### Task prompt:
Write out exactly the lines between the line containing "Keep writing the" and the line containing "if empty is", including both of those lines, and nothing more.

### Entries provided:
## Begin

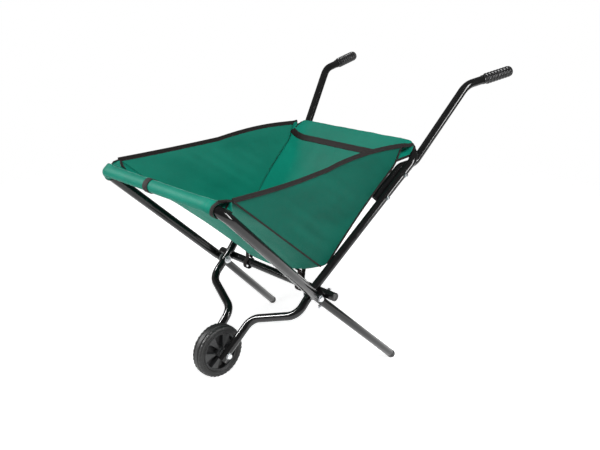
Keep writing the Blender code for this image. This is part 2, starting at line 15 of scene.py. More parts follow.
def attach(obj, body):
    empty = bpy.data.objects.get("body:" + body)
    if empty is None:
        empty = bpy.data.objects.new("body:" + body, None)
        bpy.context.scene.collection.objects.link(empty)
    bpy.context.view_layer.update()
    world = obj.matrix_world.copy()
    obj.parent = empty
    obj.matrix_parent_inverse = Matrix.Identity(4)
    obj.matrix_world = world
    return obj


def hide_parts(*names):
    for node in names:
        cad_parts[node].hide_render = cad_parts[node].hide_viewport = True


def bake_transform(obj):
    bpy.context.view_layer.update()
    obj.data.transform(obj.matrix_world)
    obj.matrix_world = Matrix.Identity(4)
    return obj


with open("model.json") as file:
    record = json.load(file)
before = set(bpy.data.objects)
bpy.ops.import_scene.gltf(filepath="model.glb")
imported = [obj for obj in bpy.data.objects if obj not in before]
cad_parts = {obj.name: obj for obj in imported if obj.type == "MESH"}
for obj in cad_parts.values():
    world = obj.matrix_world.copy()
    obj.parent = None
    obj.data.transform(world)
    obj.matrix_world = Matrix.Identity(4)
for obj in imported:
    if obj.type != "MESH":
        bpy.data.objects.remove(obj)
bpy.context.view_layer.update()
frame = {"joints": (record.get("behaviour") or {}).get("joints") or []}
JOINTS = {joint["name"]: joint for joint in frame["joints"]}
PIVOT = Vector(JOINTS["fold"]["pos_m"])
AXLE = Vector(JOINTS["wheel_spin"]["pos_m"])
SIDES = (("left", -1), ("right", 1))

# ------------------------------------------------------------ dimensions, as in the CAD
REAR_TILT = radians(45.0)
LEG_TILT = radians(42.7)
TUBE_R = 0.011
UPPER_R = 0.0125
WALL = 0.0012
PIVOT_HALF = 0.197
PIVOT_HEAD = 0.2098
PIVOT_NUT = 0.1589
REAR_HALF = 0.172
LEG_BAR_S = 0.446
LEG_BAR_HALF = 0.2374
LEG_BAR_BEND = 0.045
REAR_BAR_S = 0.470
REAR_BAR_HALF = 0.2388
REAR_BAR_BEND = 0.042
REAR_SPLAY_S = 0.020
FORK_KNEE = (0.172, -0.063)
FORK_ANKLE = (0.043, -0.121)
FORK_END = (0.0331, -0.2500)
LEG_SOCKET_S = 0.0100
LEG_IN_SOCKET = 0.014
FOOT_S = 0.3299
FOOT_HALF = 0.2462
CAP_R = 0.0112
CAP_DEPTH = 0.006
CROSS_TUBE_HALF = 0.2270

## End
## Begin

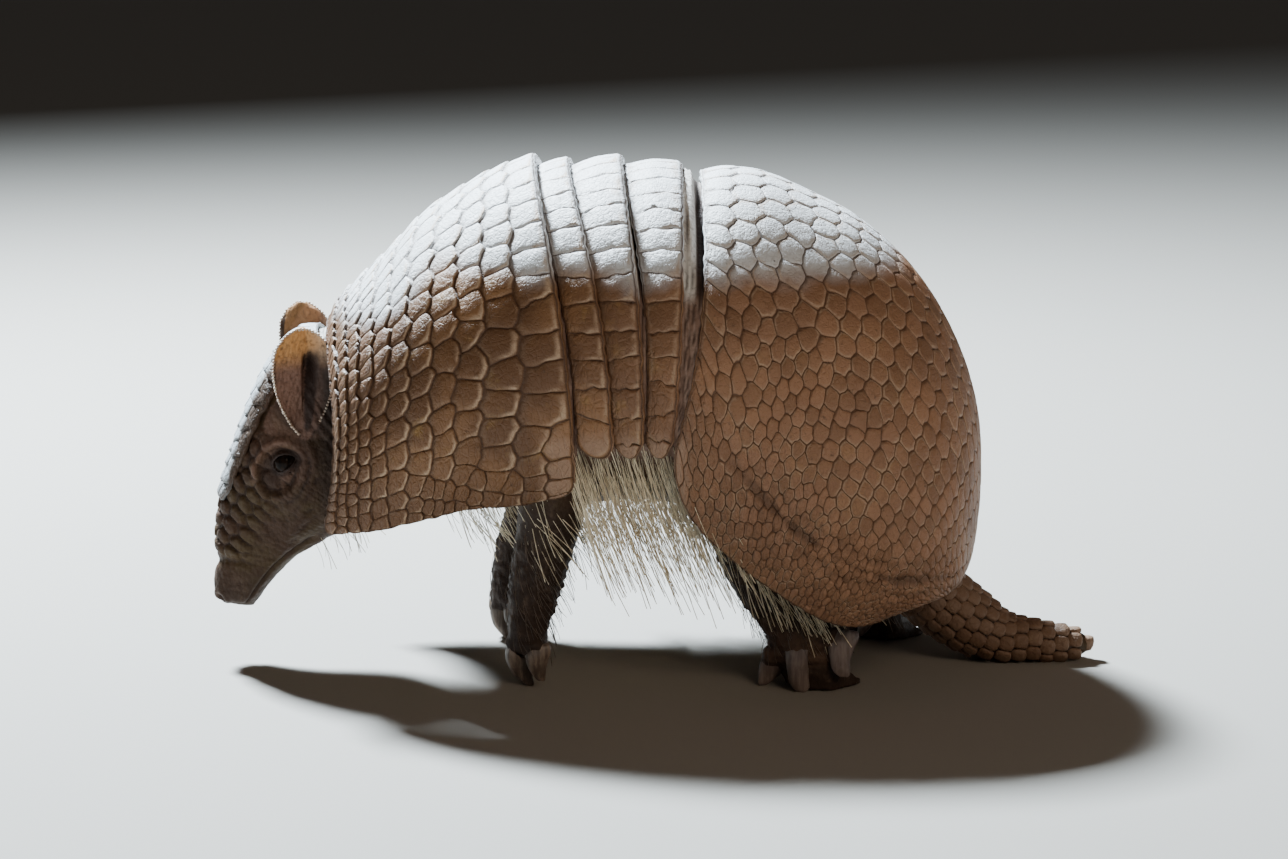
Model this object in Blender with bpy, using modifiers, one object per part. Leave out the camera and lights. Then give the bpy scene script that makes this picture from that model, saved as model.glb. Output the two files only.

## End

### Result of the exercise:
Keep writing the Blender code for this image. This is part 2, starting at line 15 of scene.py. More parts follow.
def attach(obj, body):
    empty = bpy.data.objects.get("body:" + body)
    if empty is None:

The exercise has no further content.